Eira Monstad Oxford English Dictionnary confirms 'tittle' although any sign, such as the Spanish tilde (same origin) or the French accents or German Umlauts, part of a letter can be considered a tittle
Kurk Knight No, it is not. A tittle is a distinguishing mark, purely visual to help distinguishing a letter that may otherwise blend in with other letters. Typically seen as the dot over the i. If there is a diacritic, the tittle is simply dropped, because it is unimportant. In this case, we're seeing a diacritic (the acute accent, to be specific) - a pun on the typical "Starbucks French" pronunciation of the "Grande" size (which is just Large with a fancy name to make it sound hip).

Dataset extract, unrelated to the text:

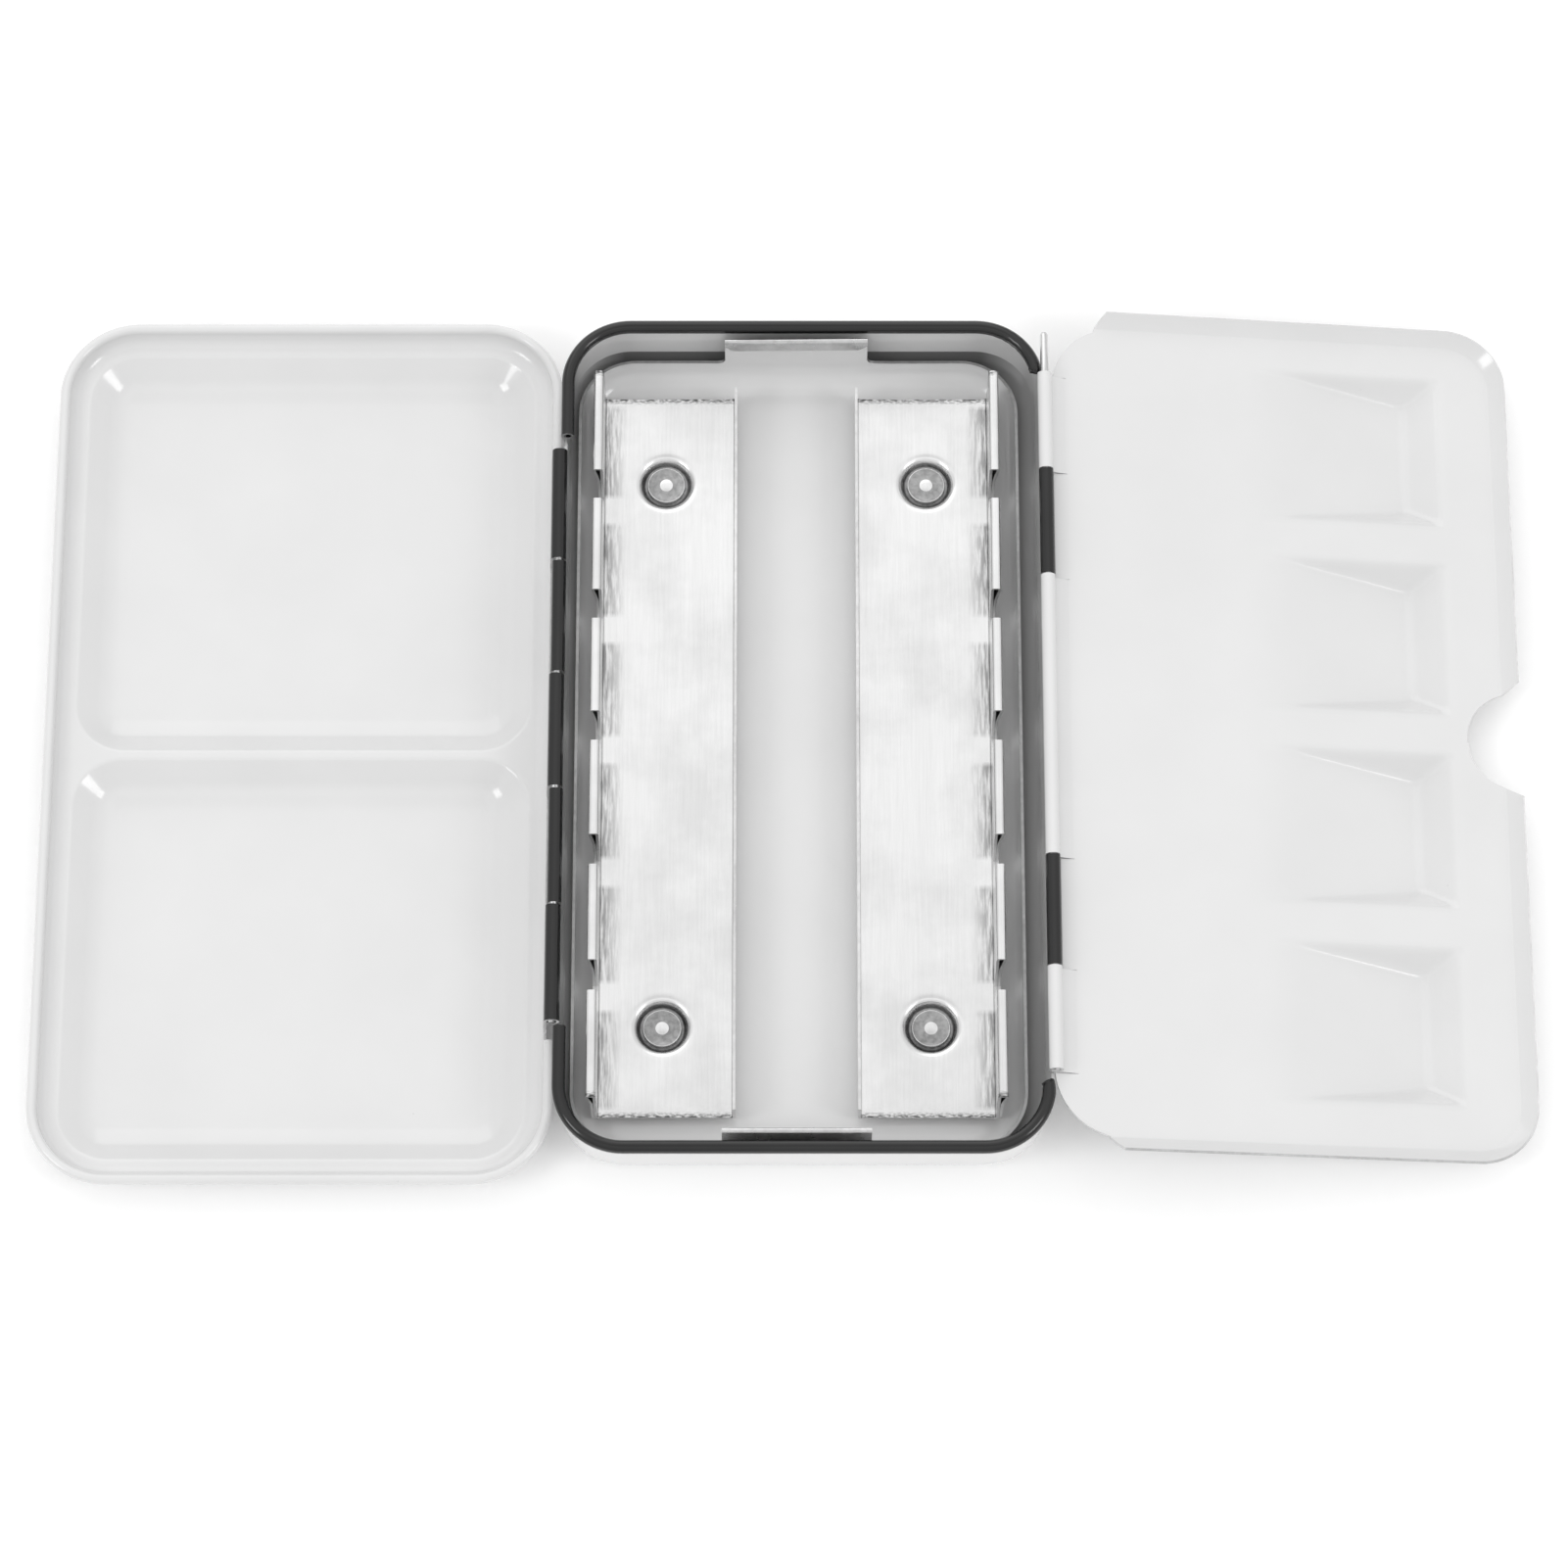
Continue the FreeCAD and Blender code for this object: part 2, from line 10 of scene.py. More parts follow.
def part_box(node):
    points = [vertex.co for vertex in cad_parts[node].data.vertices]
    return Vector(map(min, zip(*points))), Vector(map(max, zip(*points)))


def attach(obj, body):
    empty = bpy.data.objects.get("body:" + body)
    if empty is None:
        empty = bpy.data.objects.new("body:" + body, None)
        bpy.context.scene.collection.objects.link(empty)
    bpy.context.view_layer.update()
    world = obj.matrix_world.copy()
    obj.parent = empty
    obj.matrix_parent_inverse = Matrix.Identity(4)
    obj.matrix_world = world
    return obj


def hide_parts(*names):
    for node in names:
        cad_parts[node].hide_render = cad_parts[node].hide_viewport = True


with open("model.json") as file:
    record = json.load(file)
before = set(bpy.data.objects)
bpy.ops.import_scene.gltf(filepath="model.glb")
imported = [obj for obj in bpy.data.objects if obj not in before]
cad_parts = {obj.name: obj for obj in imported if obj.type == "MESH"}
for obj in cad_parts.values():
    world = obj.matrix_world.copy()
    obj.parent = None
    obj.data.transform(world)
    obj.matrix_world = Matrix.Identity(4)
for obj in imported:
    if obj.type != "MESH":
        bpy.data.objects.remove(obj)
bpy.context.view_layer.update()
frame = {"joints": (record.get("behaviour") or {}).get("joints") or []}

# Folding enamelled palette tin, open. All sizes below are millimetres; meshes are made in metres.
MM = 0.001
SHEET = 0.4

# --- what the frame says ---------------------------------------------------------------------


def box_mm(node):
    low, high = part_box(node)
    return [v / MM for v in low], [v / MM for v in high]


joints = {j["name"]: j for j in frame["joints"]}
lid_axis = [v / MM for v in joints["lid_hinge"]["pos_m"]]
flap_axis = [v / MM for v in joints["flap_hinge"]["pos_m"]]
droop = joints["flap_hinge"]["range_deg"][1] - 180
base_high = box_mm("base_shell")[1]
liner_low, liner_high = box_mm("liner_pan")
lid_low, lid_high = box_mm("lid")
flap_low, flap_high = box_mm("mixing_flap")

# --- sizes of the looks ----------------------------------------------------------------------
# base shell
RIM_X = -lid_axis[0] - 0.2   # half the base over its curled rim
RIM_Y = base_high[1]
BASE_TOP = 12.7
BASE_CORNER = 9.5
CURL = 0.7                   # mid-line radius of the curled rim
CURL_TURN = 300              # degrees that the curl goes round
WALL_IN = 0.5                # mid-line of the wall, inside the rim outline
WALL_DRAFT = 0.4
WALL_BOW = 0.08              # the wall at the lid's cut lies this much further in
BASE_ROUND = 4.8
BASE_FLAT = 0.8              # width of the flat ring inside the bottom's round
FLARE_START = 10.4           # height where the wall starts to flare out to the curl
LID_CUT = 8.65               # top of the wall under the lid's hinge
FLAP_CUT = 11.95             # top of the wall under the flap's hinge
LID_ZONE = (-42.9, 43.0)
FLAP_ZONE = (-50.4, 52.4)
RIM_TAPER = 1.8              # length over which the curl runs out beside the flap's hinge
RIM_LEFT = 0.12              # share of the curl that is left there

# hinges
KNUCKLE = 0.85               # mid-line radius of the lid hinge's knuckles
KNUCKLE_END = 0.16           # each knuckle of the looks ends this far inside its pitch
FLAP_KNUCKLE = 0.8
LID_SPAN = 16.7
LID_SPANS = [(LID_SPAN * (k - 2.5) + KNUCKLE_END, LID_SPAN * (k - 1.5) - KNUCKLE_END) for k in range(5)]
FLAP_WIDTHS = (14.6, 15.7, 40.8, 15.7, 14.6)
FLAP_MID = 1.3
FLAP_KNUCKLE_GAP = 0.075     # each flap knuckle ends this far inside its pitch
SLIT = 0.05                  # saw cut in the plate beside each flap knuckle

# liner pan
LINER_CORNER = 8.0
LINER_BEND = 3.4
LINER_TOP = 4.5
TAB_X = -0.95                # middle of the two finger tabs
TAB_HALF = 9.95
TAB_FILLET = 1.1
TAB_HEM = 0.2                # radius of the folded edge on top of a tab

# lid
LID_TOP = 6.2
LID_WALL = 1.2               # lid outline to the middle of its upright wall
LID_STRAP_TOP = 7.2          # where a hinge strap turns into its knuckle
LID_CORNER = 11.0
BEAD = 0.5                   # mid-line radius of the lid's rolled rim
LID_LEDGE = 3.3
LID_ROUND = 2.1
WELL_BORDER = 3.9            # lid outline to the edge of a well
WELL_RUN = 4.2
WELL_FLOOR = 0.2
WELL_CORNER = 7.0
WELL_SHARE = 0.509           # share of the lid's inside length taken by the far well
WELL_RIDGE = 1.0
WELL_LAND = 0.38             # the ledge starts to bend this far outside a well's edge
WELL_TOP_ROUND = 0.8
WELL_FOOT_ROUND = 7.0

# mixing flap, in its own level frame: u from the hinge's axis, h above the mixing face
FLAP_DROP = 1.3              # the mixing face lies this far under the hinge's axis
FLAP_SHIFT = (flap_low[1] + flap_high[1]) / 2
FLAP_HALF = (flap_high[1] - flap_low[1]) / 2
FLAP_REACH = 65.5
LIP_RUN = 2.1
LIP_RISE = 1.6
LIP_START = 7.3
LIP_SLANT = 1.55             # the lip's top edge starts this much further out than its foot
LIP_LAND = 1.0               # flat strip of the plate that belongs to the lip
PLATE_EDGE = 1.3             # distance of the plate's edge from the hinge's axis
PLATE_RAMP = 3.2             # distance from the axis where the plate ramps up to a knuckle
PLATE_CORNER = 6.4
HINGE_CORNER = 9.0
NEAR_CORNER = 9.5            # near hinge corner of the plate, which reaches out to the hinge's axis
THUMB = 7.0
THUMB_DEPTH = 7.3
THUMB_CHAMFER = 1.3
SLANT_START = 31.0           # a slanted well starts, is deepest and ends at these distances from the axis
SLANT_DEEP = 51.8
SLANT_END = 56.2
SLANT_DEPTH = 3.3
SLANT_HALF = 11.2
SLANT_SIDE = 3.2
SLANT_PITCH = 28.1
SLANT_SHIFT = 0.7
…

Kurk Knight Tittles and tildes are different things. Anyway, Wikipedia has excellent articles on tittles versus diacritics, so I won't spend my time repeating typology trivia here. The most important distiction - tittles do not change the pronunciation, while diacritics typically do. If the mark seen in this drawing did not change the pronunciation, the pun would disappear.
Eira Monstad strait off the first line of WIKI (your choice)" A tittle is a small distinguishing mark, such as a diacritic"
so it IS a diacritic so dont act all superior when someone simply corrects you
Kurk Knight Ok, I was slightly inaccurate in terminology. In your first comment you appeared to me to protest that it was *not* an acute, but a tittle. It's an acute.